**Task prompt**
All entries should be output exactly as they stand.
━━━━━━━━━━━━━━━━━━━━━━━━━━━━━━
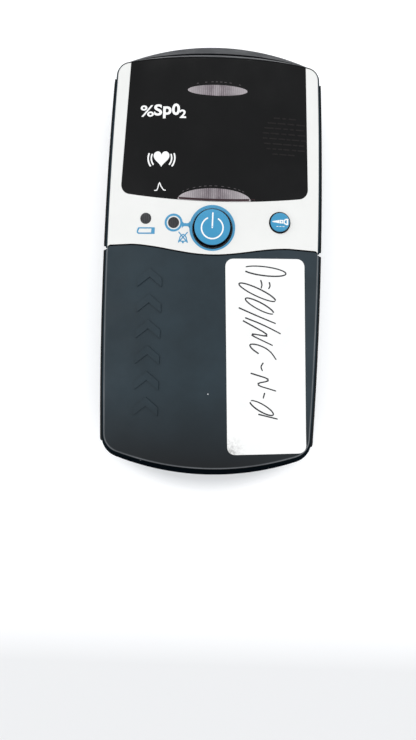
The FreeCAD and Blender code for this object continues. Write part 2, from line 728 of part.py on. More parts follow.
def pan_screw(at, seat_z, upward, head_r, shank_r, length):
    """Screw whose head bears on seat_z; the shank runs up or down from there."""
    x, y = at
    axis = Vector(0, 0, 1 if upward else -1)
    seat = Vector(x, y, seat_z)
    face = seat - axis * SCREW_HEAD
    head = Part.makeCylinder(head_r, SCREW_HEAD, face, axis)
    shank = Part.makeCylinder(shank_r, length, seat, axis)
    cross = []
    reach = SCREW_CROSS * head_r
    for half_x, half_y in ((reach, SCREW_SLOT / 2), (SCREW_SLOT / 2, reach)):
        cross.append(box(x - half_x, x + half_x, y - half_y, y + half_y,
                         face.z - SCREW_SLOT, face.z + SCREW_SLOT))
    return head.fuse(shank).cut(cross)


def capacitors():
    z = MAIN_BOARD_Z + BOARD
    return [post(at, CAPACITOR_R, z, z + CAPACITOR_HIGH) for at in CAPACITORS_AT]


def indicator_leds():
    leds = []
    for x, y in (BATTERY_LAMP_AT, SILENCE_LAMP_AT):
        leds.append(box(x - LED_HALF, x + LED_HALF, y - LED_HALF, y + LED_HALF,
                        DISPLAY_TOP_Z, DISPLAY_TOP_Z + LED_HIGH))
    return leds


def led_bar(y, half):
    return box(-half, half, y - LED_BAR_HALF, y + LED_BAR_HALF, DISPLAY_TOP_Z, DISPLAY_TOP_Z + LED_BAR_HIGH)


# ---- sensor socket --------------------------------------------------------------------------
def contact_places():
    places = []
    for row, count in ((1, 5), (-1, 4)):
        for i in range(count):
            places.append(((i - (count - 1) / 2) * CONTACT_PITCH, SOCKET_Z + row * CONTACT_ROW / 2))
    return places


def connector_shell():
    """Drawn metal shell with its flange behind the socket's floor."""
    x, z = SHELL_FLANGE
    tube = d_solid(0.0, SHELL_BACK_Y, SOCKET_FLOOR_Y)
    flange = box(-x, x, SHELL_BACK_Y, SHELL_BACK_Y + FLANGE_METAL, SOCKET_Z - z, SOCKET_Z + z)
    return tube.fuse(flange).cut(d_solid(-D_METAL, SHELL_BACK_Y - 1, SOCKET_FLOOR_Y + 1)).removeSplitter()


def connector_body():
    """Insulator with a bore for each contact."""
    x = SHELL_FLANGE[0]
    block = box(-x, x, MAIN_BOARD_TOP_Y, SHELL_BACK_Y, SOCKET_Z - BLOCK_HALF_Z, SOCKET_Z + BLOCK_HALF_Z)
    nose = d_solid(-NOSE_INSET, SHELL_BACK_Y, SOCKET_FLOOR_Y - NOSE_STEP)
    holes = []
    for at_x, at_z in contact_places():
        holes += [rod(at_x, at_z, PIN_HOLE_R, PIN_HOLE_Y), rod(at_x, at_z, TAIL_R, TAIL_HOLE_Y)]
    return block.fuse(nose).cut(holes)


def connector_contacts():
    contacts = []
    for x, z in contact_places():
        pin = rod(x, z, PIN_R, PIN_Y).fuse(rod(x, z, TAIL_R, TAIL_Y))
        contacts.append(pin.cut(rod(x, z, BORE_R, BORE_Y)).removeSplitter())
    return contacts


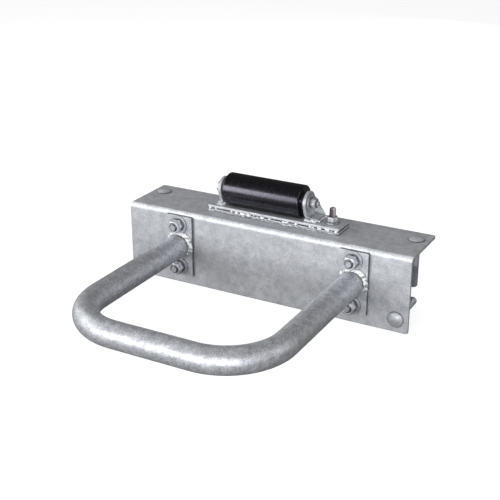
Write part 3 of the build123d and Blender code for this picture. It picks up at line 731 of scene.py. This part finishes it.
# Axle bolt and its washers, nut and spacers
# A half-inch bolt of galvanised steel goes through both ears and the roller's bushes, with a washer outside
# each ear, a spacer at each end of the roller and a nut at the right.
AXLE_Y = 0.05715
AXLE_Z = 0.05205
AXLE_RADIUS = 0.00635
AXLE_PITCH = 0.00195
AXLE_HEAD_FACE = -0.1231
AXLE_NUT_FACE = 0.0748
AXLE_END = 0.0909
SMALL_FLATS = 0.01905
SMALL_NUT_HEIGHT = 0.0111
SMALL_HEAD_HEIGHT = 0.0082
SMALL_WASHER_EASE = 0.0004
TOWARDS_RIGHT = Matrix.Rotation(math.radians(90), 4, "Y") @ Matrix.Rotation(math.radians(90), 4, "Z")
HALF_TURN = Matrix.Rotation(math.pi, 4, "Z")
along_axle = Matrix.Translation((0, AXLE_Y, AXLE_Z)) @ TOWARDS_RIGHT
shape = bmesh.new()
shank(shape, AXLE_RADIUS, AXLE_PITCH, AXLE_HEAD_FACE - IN_HEAD, AXLE_NUT_FACE, AXLE_END, along_axle)
hexagon(shape, SMALL_FLATS, SMALL_HEAD_HEIGHT,
        Matrix.Translation((AXLE_HEAD_FACE, AXLE_Y, AXLE_Z)) @ HALF_TURN @ TOWARDS_RIGHT)
place_piece(shape, "axle_bolt_threaded", zinc_small, ["axle_bolt"])
shape = bmesh.new()
hexagon(shape, SMALL_FLATS, SMALL_NUT_HEIGHT, along_axle, bore=AXLE_RADIUS, seat=AXLE_NUT_FACE)
place_piece(shape, "axle_nut_countersunk", zinc_small, ["axle_nut"])
for node in ("left_axle_washer", "right_axle_washer", "left_roller_spacer", "right_roller_spacer"):
    eased(node, zinc_small, SMALL_WASHER_EASE)

# Bolt through the right end of the strips
# A half-inch bolt put up from below, with a long threaded end above its washer and nut. Its zinc is older than
# the rest, with painted shade and a painted highlight on it.
BASE_BOLT_X = 0.1195
BASE_NUT_SEAT = 0.02145
BASE_BOLT_END = 0.05005
# Painted light and shade: the bolt is darkened where its normal turns away from this side, and a highlight is
# painted in one streak on it.
PAINTED_LIGHT_SIDE = (0.88, 0.48, 0)
PAINTED_SHADE_LEVEL = 0.08
PAINTED_LIT_LEVEL = 0.7
PAINTED_HIGHLIGHT_AT = 0.29
PAINTED_HIGHLIGHT = 3.0
PAINTED_HIGHLIGHT_PAST = 0.8

# Old galvanised steel: a dull brownish grey, with painted shade towards the front left and one painted
# highlight streak.
weathered_bolt_painted_light = galvanised("weathered_bolt_painted_light", "#BDB6BC", "#8E848B", cloud_mm=5, grain_mm=1.6, rough=0.34, metal=0.1,
                       crevice_painted_shade=0.2, crevice_shade_mm=4)
tone_along(weathered_bolt_painted_light, "Normal", PAINTED_LIGHT_SIDE, start=-0.9, stop=0.1, before=PAINTED_SHADE_LEVEL, after=PAINTED_LIT_LEVEL)
tone_along(weathered_bolt_painted_light, "Normal", PAINTED_LIGHT_SIDE, start=0.08, stop=0.24, before=PAINTED_HIGHLIGHT, after=PAINTED_HIGHLIGHT_PAST,
           centre=PAINTED_HIGHLIGHT_AT)
along_bolt = Matrix.Translation((BASE_BOLT_X, AXLE_Y, 0))
shape = bmesh.new()
shank(shape, AXLE_RADIUS, AXLE_PITCH, -IN_HEAD, BASE_NUT_SEAT, BASE_BOLT_END, along_bolt)
hexagon(shape, SMALL_FLATS, SMALL_HEAD_HEIGHT, along_bolt @ DOWNWARDS)
place_piece(shape, "base_bolt_threaded", weathered_bolt_painted_light, ["base_bolt"])
shape = bmesh.new()
hexagon(shape, SMALL_FLATS, SMALL_NUT_HEIGHT, along_bolt, bore=AXLE_RADIUS, seat=BASE_NUT_SEAT)
place_piece(shape, "base_nut_countersunk", zinc_small, ["base_nut"])
eased("base_washer", zinc_small, SMALL_WASHER_EASE)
━━━━━━━━━━━━━━━━━━━━━━━━━━━━━━
**Expected answer**
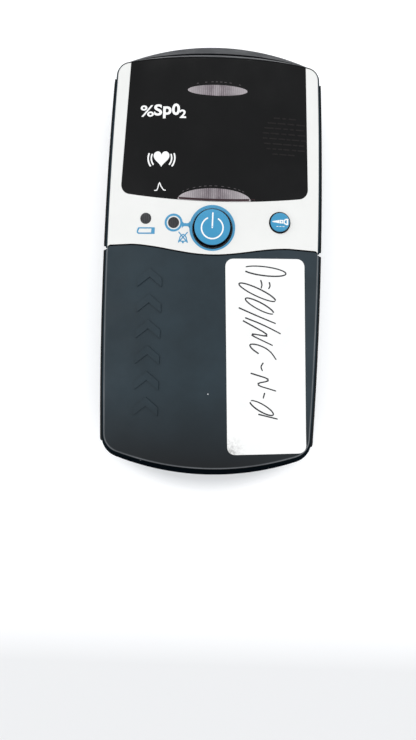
The FreeCAD and Blender code for this object continues. Write part 2, from line 728 of part.py on. More parts follow.
def pan_screw(at, seat_z, upward, head_r, shank_r, length):
    """Screw whose head bears on seat_z; the shank runs up or down from there."""
    x, y = at
    axis = Vector(0, 0, 1 if upward else -1)
    seat = Vector(x, y, seat_z)
    face = seat - axis * SCREW_HEAD
    head = Part.makeCylinder(head_r, SCREW_HEAD, face, axis)
    shank = Part.makeCylinder(shank_r, length, seat, axis)
    cross = []
    reach = SCREW_CROSS * head_r
    for half_x, half_y in ((reach, SCREW_SLOT / 2), (SCREW_SLOT / 2, reach)):
        cross.append(box(x - half_x, x + half_x, y - half_y, y + half_y,
                         face.z - SCREW_SLOT, face.z + SCREW_SLOT))
    return head.fuse(shank).cut(cross)


def capacitors():
    z = MAIN_BOARD_Z + BOARD
    return [post(at, CAPACITOR_R, z, z + CAPACITOR_HIGH) for at in CAPACITORS_AT]


def indicator_leds():
    leds = []
    for x, y in (BATTERY_LAMP_AT, SILENCE_LAMP_AT):
        leds.append(box(x - LED_HALF, x + LED_HALF, y - LED_HALF, y + LED_HALF,
                        DISPLAY_TOP_Z, DISPLAY_TOP_Z + LED_HIGH))
    return leds


def led_bar(y, half):
    return box(-half, half, y - LED_BAR_HALF, y + LED_BAR_HALF, DISPLAY_TOP_Z, DISPLAY_TOP_Z + LED_BAR_HIGH)


# ---- sensor socket --------------------------------------------------------------------------
def contact_places():
    places = []
    for row, count in ((1, 5), (-1, 4)):
        for i in range(count):
            places.append(((i - (count - 1) / 2) * CONTACT_PITCH, SOCKET_Z + row * CONTACT_ROW / 2))
    return places


def connector_shell():
    """Drawn metal shell with its flange behind the socket's floor."""
    x, z = SHELL_FLANGE
    tube = d_solid(0.0, SHELL_BACK_Y, SOCKET_FLOOR_Y)
    flange = box(-x, x, SHELL_BACK_Y, SHELL_BACK_Y + FLANGE_METAL, SOCKET_Z - z, SOCKET_Z + z)
    return tube.fuse(flange).cut(d_solid(-D_METAL, SHELL_BACK_Y - 1, SOCKET_FLOOR_Y + 1)).removeSplitter()


def connector_body():
    """Insulator with a bore for each contact."""
    x = SHELL_FLANGE[0]
    block = box(-x, x, MAIN_BOARD_TOP_Y, SHELL_BACK_Y, SOCKET_Z - BLOCK_HALF_Z, SOCKET_Z + BLOCK_HALF_Z)
    nose = d_solid(-NOSE_INSET, SHELL_BACK_Y, SOCKET_FLOOR_Y - NOSE_STEP)
    holes = []
    for at_x, at_z in contact_places():
        holes += [rod(at_x, at_z, PIN_HOLE_R, PIN_HOLE_Y), rod(at_x, at_z, TAIL_R, TAIL_HOLE_Y)]
    return block.fuse(nose).cut(holes)


def connector_contacts():
    contacts = []
    for x, z in contact_places():
        pin = rod(x, z, PIN_R, PIN_Y).fuse(rod(x, z, TAIL_R, TAIL_Y))
        contacts.append(pin.cut(rod(x, z, BORE_R, BORE_Y)).removeSplitter())
    return contacts


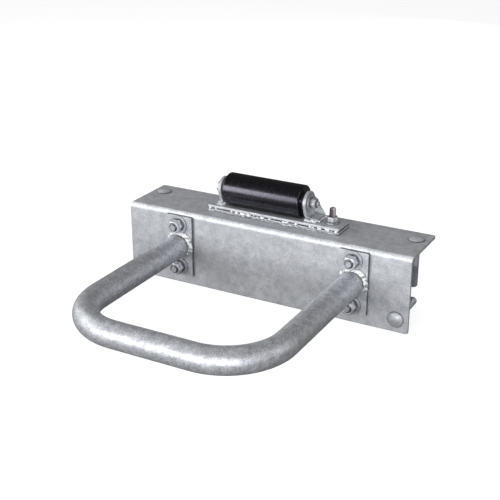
Write part 3 of the build123d and Blender code for this picture. It picks up at line 731 of scene.py. This part finishes it.
# Axle bolt and its washers, nut and spacers
# A half-inch bolt of galvanised steel goes through both ears and the roller's bushes, with a washer outside
# each ear, a spacer at each end of the roller and a nut at the right.
AXLE_Y = 0.05715
AXLE_Z = 0.05205
AXLE_RADIUS = 0.00635
AXLE_PITCH = 0.00195
AXLE_HEAD_FACE = -0.1231
AXLE_NUT_FACE = 0.0748
AXLE_END = 0.0909
SMALL_FLATS = 0.01905
SMALL_NUT_HEIGHT = 0.0111
SMALL_HEAD_HEIGHT = 0.0082
SMALL_WASHER_EASE = 0.0004
TOWARDS_RIGHT = Matrix.Rotation(math.radians(90), 4, "Y") @ Matrix.Rotation(math.radians(90), 4, "Z")
HALF_TURN = Matrix.Rotation(math.pi, 4, "Z")
along_axle = Matrix.Translation((0, AXLE_Y, AXLE_Z)) @ TOWARDS_RIGHT
shape = bmesh.new()
shank(shape, AXLE_RADIUS, AXLE_PITCH, AXLE_HEAD_FACE - IN_HEAD, AXLE_NUT_FACE, AXLE_END, along_axle)
hexagon(shape, SMALL_FLATS, SMALL_HEAD_HEIGHT,
        Matrix.Translation((AXLE_HEAD_FACE, AXLE_Y, AXLE_Z)) @ HALF_TURN @ TOWARDS_RIGHT)
place_piece(shape, "axle_bolt_threaded", zinc_small, ["axle_bolt"])
shape = bmesh.new()
hexagon(shape, SMALL_FLATS, SMALL_NUT_HEIGHT, along_axle, bore=AXLE_RADIUS, seat=AXLE_NUT_FACE)
place_piece(shape, "axle_nut_countersunk", zinc_small, ["axle_nut"])
for node in ("left_axle_washer", "right_axle_washer", "left_roller_spacer", "right_roller_spacer"):
    eased(node, zinc_small, SMALL_WASHER_EASE)

# Bolt through the right end of the strips
# A half-inch bolt put up from below, with a long threaded end above its washer and nut. Its zinc is older than
# the rest, with painted shade and a painted highlight on it.
BASE_BOLT_X = 0.1195
BASE_NUT_SEAT = 0.02145
BASE_BOLT_END = 0.05005
# Painted light and shade: the bolt is darkened where its normal turns away from this side, and a highlight is
# painted in one streak on it.
PAINTED_LIGHT_SIDE = (0.88, 0.48, 0)
PAINTED_SHADE_LEVEL = 0.08
PAINTED_LIT_LEVEL = 0.7
PAINTED_HIGHLIGHT_AT = 0.29
PAINTED_HIGHLIGHT = 3.0
PAINTED_HIGHLIGHT_PAST = 0.8

# Old galvanised steel: a dull brownish grey, with painted shade towards the front left and one painted
# highlight streak.
weathered_bolt_painted_light = galvanised("weathered_bolt_painted_light", "#BDB6BC", "#8E848B", cloud_mm=5, grain_mm=1.6, rough=0.34, metal=0.1,
                       crevice_painted_shade=0.2, crevice_shade_mm=4)
tone_along(weathered_bolt_painted_light, "Normal", PAINTED_LIGHT_SIDE, start=-0.9, stop=0.1, before=PAINTED_SHADE_LEVEL, after=PAINTED_LIT_LEVEL)
tone_along(weathered_bolt_painted_light, "Normal", PAINTED_LIGHT_SIDE, start=0.08, stop=0.24, before=PAINTED_HIGHLIGHT, after=PAINTED_HIGHLIGHT_PAST,
           centre=PAINTED_HIGHLIGHT_AT)
along_bolt = Matrix.Translation((BASE_BOLT_X, AXLE_Y, 0))
shape = bmesh.new()
shank(shape, AXLE_RADIUS, AXLE_PITCH, -IN_HEAD, BASE_NUT_SEAT, BASE_BOLT_END, along_bolt)
hexagon(shape, SMALL_FLATS, SMALL_HEAD_HEIGHT, along_bolt @ DOWNWARDS)
place_piece(shape, "base_bolt_threaded", weathered_bolt_painted_light, ["base_bolt"])
shape = bmesh.new()
hexagon(shape, SMALL_FLATS, SMALL_NUT_HEIGHT, along_bolt, bore=AXLE_RADIUS, seat=BASE_NUT_SEAT)
place_piece(shape, "base_nut_countersunk", zinc_small, ["base_nut"])
eased("base_washer", zinc_small, SMALL_WASHER_EASE)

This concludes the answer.